▶ [TASK REQUIREMENTS]: Using the data beneath this instruction, retype only the lines from the one that contains "bpy.data.objects.remove(obj)" down to the one that contains "for node in", both included, exactly as they appear.

▶ [DATA]:
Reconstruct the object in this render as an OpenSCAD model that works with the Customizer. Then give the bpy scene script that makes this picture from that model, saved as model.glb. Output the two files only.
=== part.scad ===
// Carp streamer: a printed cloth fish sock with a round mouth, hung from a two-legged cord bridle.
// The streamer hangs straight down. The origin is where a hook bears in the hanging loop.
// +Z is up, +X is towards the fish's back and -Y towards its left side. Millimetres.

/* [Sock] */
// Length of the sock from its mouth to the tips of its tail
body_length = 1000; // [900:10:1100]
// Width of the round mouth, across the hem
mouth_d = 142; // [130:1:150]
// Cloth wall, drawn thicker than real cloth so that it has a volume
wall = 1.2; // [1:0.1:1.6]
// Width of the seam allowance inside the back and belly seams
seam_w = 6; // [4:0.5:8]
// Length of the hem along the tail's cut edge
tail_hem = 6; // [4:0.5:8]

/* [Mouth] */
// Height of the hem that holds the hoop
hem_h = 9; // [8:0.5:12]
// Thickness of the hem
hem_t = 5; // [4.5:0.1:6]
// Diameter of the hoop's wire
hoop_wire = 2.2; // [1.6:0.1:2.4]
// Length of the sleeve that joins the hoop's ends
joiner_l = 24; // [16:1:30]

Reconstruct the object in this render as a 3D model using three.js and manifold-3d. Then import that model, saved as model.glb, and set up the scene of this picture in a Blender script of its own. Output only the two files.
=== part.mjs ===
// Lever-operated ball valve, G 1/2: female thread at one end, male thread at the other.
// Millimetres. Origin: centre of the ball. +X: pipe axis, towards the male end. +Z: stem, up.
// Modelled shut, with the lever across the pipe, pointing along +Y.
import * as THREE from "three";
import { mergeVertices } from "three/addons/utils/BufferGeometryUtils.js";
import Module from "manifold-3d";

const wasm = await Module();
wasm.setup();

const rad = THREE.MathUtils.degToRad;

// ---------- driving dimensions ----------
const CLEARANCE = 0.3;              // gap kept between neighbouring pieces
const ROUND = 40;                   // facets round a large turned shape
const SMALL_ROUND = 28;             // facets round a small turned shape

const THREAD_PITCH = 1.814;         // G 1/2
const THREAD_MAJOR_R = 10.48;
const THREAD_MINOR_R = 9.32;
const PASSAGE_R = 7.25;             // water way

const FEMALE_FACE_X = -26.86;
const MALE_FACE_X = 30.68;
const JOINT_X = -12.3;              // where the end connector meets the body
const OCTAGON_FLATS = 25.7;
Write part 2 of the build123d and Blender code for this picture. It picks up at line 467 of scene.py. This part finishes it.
--
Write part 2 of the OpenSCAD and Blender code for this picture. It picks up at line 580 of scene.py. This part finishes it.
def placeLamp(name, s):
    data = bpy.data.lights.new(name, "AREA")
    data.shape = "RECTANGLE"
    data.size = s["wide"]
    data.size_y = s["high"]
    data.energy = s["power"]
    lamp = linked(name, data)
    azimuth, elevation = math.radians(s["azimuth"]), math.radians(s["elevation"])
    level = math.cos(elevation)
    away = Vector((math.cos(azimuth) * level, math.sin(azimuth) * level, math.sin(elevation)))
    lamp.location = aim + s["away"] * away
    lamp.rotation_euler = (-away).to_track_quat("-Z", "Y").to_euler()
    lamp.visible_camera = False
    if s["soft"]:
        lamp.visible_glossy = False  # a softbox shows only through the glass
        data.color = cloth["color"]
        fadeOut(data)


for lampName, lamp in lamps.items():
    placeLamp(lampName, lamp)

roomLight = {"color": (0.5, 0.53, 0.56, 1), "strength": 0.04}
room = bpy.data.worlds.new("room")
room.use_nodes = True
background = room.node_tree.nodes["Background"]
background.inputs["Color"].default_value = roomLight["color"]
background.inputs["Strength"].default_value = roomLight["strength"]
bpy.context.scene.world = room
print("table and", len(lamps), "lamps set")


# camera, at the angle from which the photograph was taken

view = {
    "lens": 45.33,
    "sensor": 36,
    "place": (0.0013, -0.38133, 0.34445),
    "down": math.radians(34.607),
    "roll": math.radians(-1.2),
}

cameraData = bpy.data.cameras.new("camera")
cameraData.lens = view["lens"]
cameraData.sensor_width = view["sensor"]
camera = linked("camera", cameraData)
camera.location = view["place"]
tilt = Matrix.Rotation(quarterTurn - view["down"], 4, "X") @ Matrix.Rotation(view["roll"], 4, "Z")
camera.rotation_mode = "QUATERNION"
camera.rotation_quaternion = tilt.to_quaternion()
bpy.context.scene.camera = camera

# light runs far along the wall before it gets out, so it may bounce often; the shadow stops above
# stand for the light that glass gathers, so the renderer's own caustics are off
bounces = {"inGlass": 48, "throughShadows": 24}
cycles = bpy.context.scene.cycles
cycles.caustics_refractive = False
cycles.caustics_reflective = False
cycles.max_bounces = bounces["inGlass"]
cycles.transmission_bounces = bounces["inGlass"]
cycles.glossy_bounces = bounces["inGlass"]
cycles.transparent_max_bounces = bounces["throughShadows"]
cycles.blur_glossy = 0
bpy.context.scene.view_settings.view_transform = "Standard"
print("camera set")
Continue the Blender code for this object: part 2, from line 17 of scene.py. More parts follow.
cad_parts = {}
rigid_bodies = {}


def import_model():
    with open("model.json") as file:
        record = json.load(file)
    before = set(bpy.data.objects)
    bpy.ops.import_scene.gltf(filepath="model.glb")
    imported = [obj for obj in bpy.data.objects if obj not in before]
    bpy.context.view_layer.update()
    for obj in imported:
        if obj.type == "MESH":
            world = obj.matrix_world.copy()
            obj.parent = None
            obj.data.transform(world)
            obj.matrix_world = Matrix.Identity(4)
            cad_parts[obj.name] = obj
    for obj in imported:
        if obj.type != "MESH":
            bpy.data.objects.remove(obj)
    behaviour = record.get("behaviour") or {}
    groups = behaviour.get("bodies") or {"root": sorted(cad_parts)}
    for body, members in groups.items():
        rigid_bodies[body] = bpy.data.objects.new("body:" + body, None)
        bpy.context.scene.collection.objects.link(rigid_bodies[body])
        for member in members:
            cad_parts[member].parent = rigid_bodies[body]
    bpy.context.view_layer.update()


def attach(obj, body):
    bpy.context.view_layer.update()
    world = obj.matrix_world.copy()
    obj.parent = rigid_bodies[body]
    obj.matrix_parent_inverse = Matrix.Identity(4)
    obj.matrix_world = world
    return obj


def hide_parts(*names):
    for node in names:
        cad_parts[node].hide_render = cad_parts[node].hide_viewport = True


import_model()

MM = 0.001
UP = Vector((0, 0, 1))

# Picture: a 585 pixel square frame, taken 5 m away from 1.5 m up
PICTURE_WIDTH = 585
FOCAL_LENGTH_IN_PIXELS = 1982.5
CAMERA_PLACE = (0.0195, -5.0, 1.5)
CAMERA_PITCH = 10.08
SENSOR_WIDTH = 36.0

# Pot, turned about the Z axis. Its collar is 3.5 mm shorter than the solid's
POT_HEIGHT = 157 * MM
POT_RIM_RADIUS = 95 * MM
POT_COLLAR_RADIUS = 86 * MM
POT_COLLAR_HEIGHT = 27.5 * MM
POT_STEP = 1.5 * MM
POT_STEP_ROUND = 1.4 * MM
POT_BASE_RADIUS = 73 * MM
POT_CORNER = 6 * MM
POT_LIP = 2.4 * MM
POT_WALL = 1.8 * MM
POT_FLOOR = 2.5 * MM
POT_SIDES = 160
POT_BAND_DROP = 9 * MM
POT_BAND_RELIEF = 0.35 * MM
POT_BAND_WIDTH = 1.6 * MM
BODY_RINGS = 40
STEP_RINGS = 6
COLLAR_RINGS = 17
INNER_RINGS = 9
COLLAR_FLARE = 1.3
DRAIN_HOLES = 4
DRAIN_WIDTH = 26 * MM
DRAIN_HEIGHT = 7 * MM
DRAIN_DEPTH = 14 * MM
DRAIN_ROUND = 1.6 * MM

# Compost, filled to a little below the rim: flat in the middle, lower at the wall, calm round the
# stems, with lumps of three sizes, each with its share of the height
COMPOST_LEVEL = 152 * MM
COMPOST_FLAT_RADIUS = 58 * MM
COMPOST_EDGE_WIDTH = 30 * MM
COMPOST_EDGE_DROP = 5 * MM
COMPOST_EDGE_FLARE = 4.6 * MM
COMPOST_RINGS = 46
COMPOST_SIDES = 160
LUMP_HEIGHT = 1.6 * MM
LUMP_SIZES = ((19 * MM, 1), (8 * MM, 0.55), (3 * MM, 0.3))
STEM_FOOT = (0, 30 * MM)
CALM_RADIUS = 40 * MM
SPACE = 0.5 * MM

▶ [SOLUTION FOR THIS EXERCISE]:
            bpy.data.objects.remove(obj)
    behaviour = record.get("behaviour") or {}
    groups = behaviour.get("bodies") or {"root": sorted(cad_parts)}
    for body, members in groups.items():
        rigid_bodies[body] = bpy.data.objects.new("body:" + body, None)
        bpy.context.scene.collection.objects.link(rigid_bodies[body])
        for member in members:
            cad_parts[member].parent = rigid_bodies[body]
    bpy.context.view_layer.update()


def attach(obj, body):
    bpy.context.view_layer.update()
    world = obj.matrix_world.copy()
    obj.parent = rigid_bodies[body]
    obj.matrix_parent_inverse = Matrix.Identity(4)
    obj.matrix_world = world
    return obj


def hide_parts(*names):
    for node in names:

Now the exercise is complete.